» **Given entries**
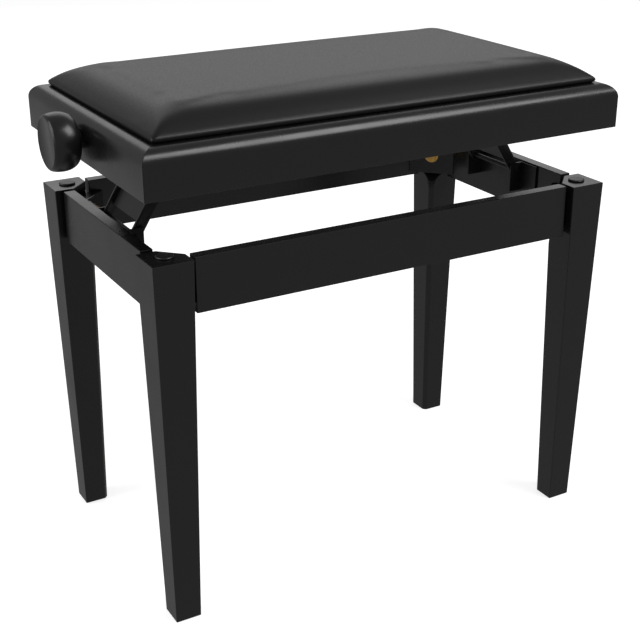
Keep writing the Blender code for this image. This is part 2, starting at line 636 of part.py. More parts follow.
make_aprons()
make_rails()
make_board()
make_cushion()
make_spindle()
make_knob()
for side, x_way in RIGHT_WAYS.items():
    make_lever_rod(side, x_way)
    make_lever(side, x_way)
    make_links(side, x_way)
    make_spindle_nut(side, x_way)
    make_bearing(side, x_way)
    for depth_side, y_way in BACK_WAYS.items():
        corner = f"{depth_side}_{side}"
        make_corner(corner, x_way, y_way)
        make_base_bracket(corner, x_way, y_way)
        make_seat_bracket(corner, x_way, y_way)
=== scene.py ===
# %% [markdown]
# # A height-adjustable piano bench
# The bench is a black lacquered base, a padded seat, and two screw-driven lever linkages between
# them. The solid model already holds every part at its real size, and it comes in as a frame that
# is never moved. This lesson makes the looks: it gives the straight parts their finish, and builds
# finer pieces where a flat facet would show, such as the mouldings, the knob and the cushion.

# %% Load the frame
import json
import math

import bmesh
import bpy
from mathutils import Matrix, Vector


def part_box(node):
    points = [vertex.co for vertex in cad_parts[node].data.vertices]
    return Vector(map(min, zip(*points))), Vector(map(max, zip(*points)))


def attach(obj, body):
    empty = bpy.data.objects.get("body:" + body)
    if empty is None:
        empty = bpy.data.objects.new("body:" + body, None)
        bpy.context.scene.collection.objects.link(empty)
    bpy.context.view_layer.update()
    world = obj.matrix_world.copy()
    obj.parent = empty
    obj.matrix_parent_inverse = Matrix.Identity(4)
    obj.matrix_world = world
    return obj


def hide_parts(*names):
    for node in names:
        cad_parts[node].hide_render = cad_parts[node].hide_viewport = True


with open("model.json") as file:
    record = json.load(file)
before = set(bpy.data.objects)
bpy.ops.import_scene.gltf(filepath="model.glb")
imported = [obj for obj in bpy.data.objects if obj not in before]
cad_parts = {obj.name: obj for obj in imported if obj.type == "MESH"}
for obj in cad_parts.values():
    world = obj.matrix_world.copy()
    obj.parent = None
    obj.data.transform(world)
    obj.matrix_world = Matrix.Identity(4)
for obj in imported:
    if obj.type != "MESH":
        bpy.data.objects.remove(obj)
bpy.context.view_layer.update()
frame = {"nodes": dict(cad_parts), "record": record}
MM = 0.001
ENDS = {"right": 1, "left": -1}
SIDES = {"back": 1, "front": -1}

# %% [markdown]
# ## Camera
# The bench is seen from its front left corner and from a little above the seat, with a short
# telephoto lens. The camera is given as a place, a heading, a downward tilt and a slight roll, in
# the frame's own metres, so nothing has to be aimed by eye.

# %% Camera
CAMERA_PLACE = (-0.6558, -1.1744, 0.8135)
CAMERA_HEADING = math.radians(29.695)
CAMERA_TILT = math.radians(22.904)
CAMERA_ROLL = math.radians(-0.138)
camera_data = bpy.data.cameras.new("camera")
camera_data.lens = 69.51
camera_data.sensor_width = 36.0
camera = bpy.data.objects.new("camera", camera_data)
bpy.context.scene.collection.objects.link(camera)
camera.matrix_world = (
    Matrix.Translation(CAMERA_PLACE)
    @ Matrix.Rotation(-CAMERA_HEADING, 4, "Z")
    @ Matrix.Rotation(math.pi / 2 - CAMERA_TILT, 4, "X")
    @ Matrix.Rotation(CAMERA_ROLL, 4, "Z"))
bpy.context.scene.camera = camera
print("camera", [round(value, 3) for value in camera.location], "lens", camera_data.lens, "mm")

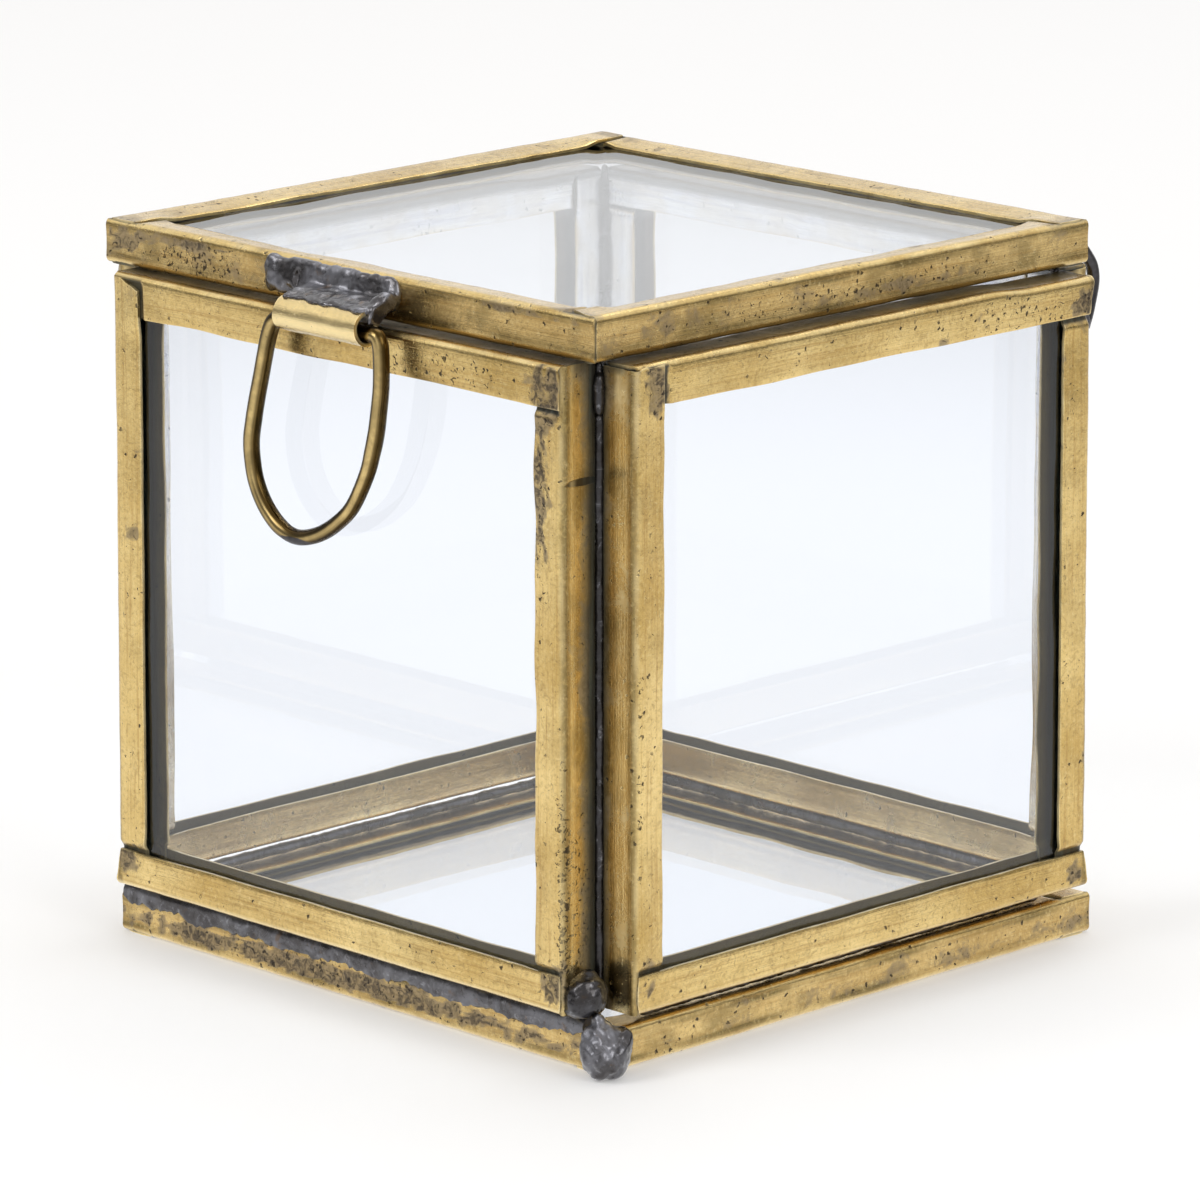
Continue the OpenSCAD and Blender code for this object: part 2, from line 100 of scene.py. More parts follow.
class Nodes:
    """Short calls for building one material's node tree."""

    def __init__(self, tree):
        self.tree = tree
        self.tree.nodes.clear()

    def add(self, kind, inputs=None, **settings):
        node = self.tree.nodes.new(kind)
        for key, value in settings.items():
            setattr(node, key, value)
        for key, value in (inputs or {}).items():
            self.put(node.inputs[key], value)
        return node

    def put(self, socket, value):
        if isinstance(value, bpy.types.NodeSocket):
            self.tree.links.new(value, socket)
        else:
            socket.default_value = value

    def math(self, operation, a, b=0.0):
        return self.add("ShaderNodeMath", {0: a, 1: b}, operation=operation).outputs[0]

    def plus(self, a, b):
        return self.math("ADD", a, b)

    def minus(self, a, b):
        return self.math("SUBTRACT", a, b)

    def times(self, a, b):
        return self.math("MULTIPLY", a, b)

    def most(self, a, b):
        return self.math("MAXIMUM", a, b)

    def about(self, noise, weight):
        """How far a noise is from its middle, times a weight."""
        return self.times(self.minus(noise, 0.5), weight)

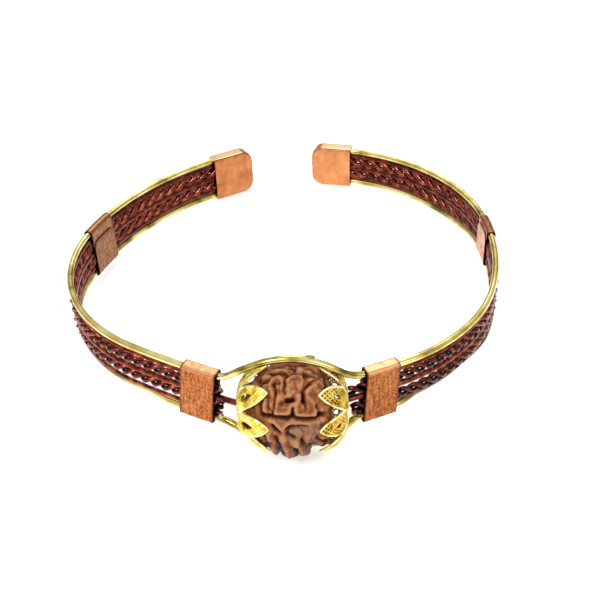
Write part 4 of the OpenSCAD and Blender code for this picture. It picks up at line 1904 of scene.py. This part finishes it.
@dataclass(frozen=True)
class MetalDrop:
    """A small drop of solder or lump of brass: its place in the plan and its half sizes."""

    name: str
    place: Point
    half_sizes: Point
    finish: Finish = DullSolder()
    unevenness: float = 0.25
    lumps: float = 2.5

    def build(self) -> None:
        """Adds the drop as an uneven little ball."""
        cut = {"segments": 24, "ring_count": 12, "radius": 1, "scale": self.half_sizes}
        piece = started(self.name, bpy.ops.mesh.primitive_uv_sphere_add, **cut)

        def dropped(co: Vector) -> Vector:
            """Place on the laid cuff of a place on the ball, pushed in and out a little."""
            uneven = 1 + self.unevenness * noise.noise(co * self.lumps + Vector(self.place))
            return PLAN.laid(*(middle + part * uneven for middle, part in zip(self.place, co)))

        reshape(piece, dropped)
        smooth(piece, 80)
        finished(piece, self.finish)


# The studio


@dataclass(frozen=True)
class PhotoCamera:
    """The photo's camera, in the cuff's plan: it looks down on the bead's front, rolled a little."""

    distance: float = 155.96330275
    elevation: float = 36.486032
    roll: float = 2.2715549
    across: float = 1.40648707
    along: float = -5.64730378
    lens: float = 57.568

    def build(self) -> None:
        """Adds the camera at the photo's place."""
        rise, roll = math.radians(self.elevation), math.radians(self.roll)
        back = Vector((0, -math.cos(rise), math.sin(rise)))
        right = Vector((1, 0, 0))
        up = back.cross(right)
        place = back * self.distance + right * self.across + up * self.along
        rolled_right = right * math.cos(roll) - up * math.sin(roll)
        rolled_up = right * math.sin(roll) + up * math.cos(roll)
        lay = Matrix.Rotation(math.radians(-PLAN.rest_tilt), 3, "X")
        turn = Matrix((lay @ rolled_right, lay @ rolled_up, lay @ back)).transposed()
        bpy.ops.object.camera_add()
        camera = bpy.context.view_layer.objects.active
        camera.name = "photo_camera"
        camera.data.lens = self.lens
        camera.data.sensor_width = 36
        camera.data.clip_start = 0.001
        camera.matrix_world = Matrix.Translation(PLAN.laid(*place)) @ turn.to_4x4()
        bpy.context.scene.camera = camera


@dataclass(frozen=True)
class SoftBox:
    """A square studio light: where it hangs in metres, its size in metres and its power in watts."""

    name: str
    place: Point
    size: float
    power: float

    def build(self) -> None:
        """Hangs the light so that it faces the cuff."""
        bpy.ops.object.light_add(type="AREA", location=self.place)
        light = bpy.context.view_layer.objects.active
        light.name = self.name
        light.data.size = self.size
        light.data.energy = self.power
        aim = Vector((0, 0, 0.008)) - Vector(self.place)
        light.rotation_euler = aim.to_track_quat("-Z", "Y").to_euler()


@dataclass(frozen=True)
class Studio:
    """White paper, three soft boxes and a sky that is brighter overhead."""

    paper: StudioPaper = StudioPaper()
    paper_size: float = 6.0
    boxes: tuple[SoftBox, ...] = (
        SoftBox("key_light", (-0.14, -0.3, 0.42), 0.11, 1.1),
        SoftBox("fill_light", (0.3, -0.32, 0.26), 0.14, 0.38),
        SoftBox("back_light", (0.05, 0.4, 0.42), 0.18, 0.65),
    )
    sky: tuple[tuple[float, str], ...] = (
        (0.0, "#808080"), (0.5, "#2C2C2C"), (0.57, "#8C8C8C"), (0.7, "#FFFFFF")
    )
    sky_strength: float = 0.8

    def build(self) -> None:
        """Lays the paper, hangs the lights and sets the sky."""
        floor = started("studio_floor", bpy.ops.mesh.primitive_plane_add, size=self.paper_size)
        self.paper.put_on(floor)
        for box in self.boxes:
            box.build()
        world = bpy.data.worlds.new("studio_sky")
        bpy.context.scene.world = world
        world.use_nodes = True
        tree = world.node_tree
        way = add_node(tree, "ShaderNodeTexCoord").outputs["Generated"]
        up = add_node(tree, "ShaderNodeSeparateXYZ", {"Vector": way}).outputs["Z"]
        rise = add_node(tree, "ShaderNodeMapRange", {"From Min": -1.0, "From Max": 1.0, "Value": up})
        ramp = {"stops": self.sky, "Fac": rise.outputs["Result"]}
        sky = add_node(tree, "ShaderNodeValToRGB", ramp).outputs["Color"]
        set_up(tree, tree.nodes["Background"], {"Strength": self.sky_strength, "Color": sky})
        bpy.context.scene.view_settings.view_transform = "Standard"


def main() -> None:
    """Builds the cuff's pieces in order, then the studio."""
    logging.basicConfig(level=logging.INFO, format="%(name)s: %(message)s")
    BrassRails().build()
    PlainWires().build()
    TwistedPairs().build()
    # shaded and lit copies of the copper sheet: the right front and left rear clips are darker copies, turned
    # from the key light, the right rear clip a lighter copy, turned to it
    shaded_sheet = CopperSheet("dulled_satin_copper_sheet", dark="#743A1A", plain="#A45E34", pale="#C4824E")
    # rim colours and painted highlight colours for the rear clips' copies
    with_painted_light = {"rim": "#6A4428", "worn": "#A07048"}
    shaded_rear_sheet = CopperSheet("browned_satin_copper_sheet", dark="#6E4424", plain="#906040", pale="#AC7E58", **with_painted_light)
    with_painted_light = {"rim": "#7A4A30", "worn": "#8A5434", "mottle": 1.6, "depth": 0.02}
    lit_rear_sheet = CopperSheet("pink_satin_copper_sheet", dark="#C07C58", plain="#D89A7C", pale="#E8B496", **with_painted_light)
    rear = {"sheet": 0.13, "band_half": 0.62}
    SheetClip("left_front_clip", Side.LEFT, 10.9, lean=0.5).build()
    SheetClip("right_front_clip", Side.RIGHT, 9.6, shaded_sheet, length=5.0, lean=-0.22).build()
    SheetClip("left_rear_clip", Side.LEFT, 58.8, shaded_rear_sheet, length=6.4, fold=0.6, **rear).build()
    SheetClip("right_rear_clip", Side.RIGHT, 53.6, lit_rear_sheet, fold=0.5, flap_share=0.62, **rear).build()
    # lit and shaded copies for the caps: the right cap lighter, turned to the key light, the left cap darker
    even = {"rim": "#7A4420", "mottle": 2.6, "depth": 0.02, "streak": 0.03}
    tan = {"dark": "#AC6A3E", "plain": "#BE7A4C", "pale": "#CE8A5A", "worn": "#F0CC9C"}
    pale = {"dark": "#C88254", "plain": "#DA905E", "pale": "#E69E6A", "worn": "#F2CFA0"}
    EndCap(Side.LEFT, CopperSheet("satin_cap_copper", **tan, **even), length=8.1, set_back=0.6).build()
    EndCap(Side.RIGHT, CopperSheet("pale_satin_cap_copper", **pale, **even), low_share=0.86).build()
    RudrakshaBead().build()
    FiligreeCap(Side.LEFT, 15.0, reach=7.5, snug_from=5, lattice=0.17, spacing=0.4).build()
    # painted shade: a darker copy of the gold for the right cap, which lies turned from the light
    shaded_gold = GoldFiligree("shaded_gold_filigree", dark="#8E5E12", plain="#D8AC34", bright="#F6DC70")
    narrow = {"lattice": 0.12, "spacing": 0.44, "slit_root_x": 6.2, "slit_half": 0.4}
    FiligreeCap(Side.RIGHT, 9.5, reach=7.2, snug_from=8, finish=shaded_gold, **narrow).build()
    brass = AgedBrass("tarnished_brass_lump", bright="#A89A58", plain="#85763C", tarnish="#57491E")
    MetalDrop("left_solder_drop", (-9.95, -32.4, -2.2), (0.38, 0.35, 0.38)).build()
    MetalDrop("rail_brass_lump", (2.4, -32.8, 7.86), (0.65, 0.42, 0.3), brass).build()
    MetalDrop("right_brass_lump", (9.0, -32.6, -3.0), (0.5, 0.35, 0.35), brass).build()
    PhotoCamera().build()
    Studio().build()


if __name__ == "__main__":
    main()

» **Work required**
In the material above, locate the line containing "for depth_side, y_way" and the line containing "obj.matrix_parent_inverse = Matrix.Identity(4)". Transcribe exactly those two lines and every line between them, and nothing more.

» **Response**
    for depth_side, y_way in BACK_WAYS.items():
        corner = f"{depth_side}_{side}"
        make_corner(corner, x_way, y_way)
        make_base_bracket(corner, x_way, y_way)
        make_seat_bracket(corner, x_way, y_way)
=== scene.py ===
# %% [markdown]
# # A height-adjustable piano bench
# The bench is a black lacquered base, a padded seat, and two screw-driven lever linkages between
# them. The solid model already holds every part at its real size, and it comes in as a frame that
# is never moved. This lesson makes the looks: it gives the straight parts their finish, and builds
# finer pieces where a flat facet would show, such as the mouldings, the knob and the cushion.

# %% Load the frame
import json
import math

import bmesh
import bpy
from mathutils import Matrix, Vector


def part_box(node):
    points = [vertex.co for vertex in cad_parts[node].data.vertices]
    return Vector(map(min, zip(*points))), Vector(map(max, zip(*points)))


def attach(obj, body):
    empty = bpy.data.objects.get("body:" + body)
    if empty is None:
        empty = bpy.data.objects.new("body:" + body, None)
        bpy.context.scene.collection.objects.link(empty)
    bpy.context.view_layer.update()
    world = obj.matrix_world.copy()
    obj.parent = empty
    obj.matrix_parent_inverse = Matrix.Identity(4)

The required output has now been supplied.